Most religious superiors support women deacons

women deacons

Most US Catholic religious superiors believe women should be allowed to serve as ordained deacons.

The results of a study released last week by the Center for Applied Research in the Apostolate at Georgetown University in Washington support women being given greater roles in the church.

Seventy-seven percent of male and female superiors in the US believe such ordination is theoretically possible. Seventy-two percent think the church should go ahead and authorise it.

However, only 45 percent believe the church will actually do it, the study found.

Although deacons are ordained ministers, not priests, they can perform many of the same functions as priests. They preside at weddings, baptisms and funerals, and they can preach. They cannot celebrate Mass.

Currently, married men can serve as deacons. Women cannot, though historians say women served as deacons in the early church.

Advocates for expanding the ministry to include women say doing so would provide women with a greater role in the ministry and governance of the church.

The most common benefits cited include a greater capacity to perform liturgical and sacramental duties, a greater acceptance of women and their gifts in the Church, and the continuation of current ministries but with a higher status.

Opponents say ordaining women to the deaconate would signal the start of a slippery slope toward ordaining women to the priesthood.

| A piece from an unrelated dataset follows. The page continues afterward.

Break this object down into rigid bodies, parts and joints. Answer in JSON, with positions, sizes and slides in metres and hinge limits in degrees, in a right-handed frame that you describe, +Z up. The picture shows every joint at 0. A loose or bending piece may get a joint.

The Catholic Church reserves the priesthood for men, saying Christ chose only men as his 12 apostles. Pope Francis has repeatedly reaffirmed the teaching.

The question of female deacons has recently resurfaced.

Pope Francis has appointed a commission to look into the historical role of female deacons in the ancient Church.

So far it’s not clear if or when the commission’s findings will be made public.

The Prefect of the Congregation for the Doctrine of the Faith, Cardinal Luis Ladaria, is leading the commission.

In June 2018, Ladaria clarified that “the Holy Father did not ask us to study whether or not women can be deaconesses…but rather, [he asked us] to try to say in a clear way what the problems are and what the situation was in the ancient Church on this point of the women’s diaconate.

“We know that in the ancient Church there were so-called deaconesses: what does this mean? Was it the same as deacons, or was it something different? Was it a large, or rather local, reality?”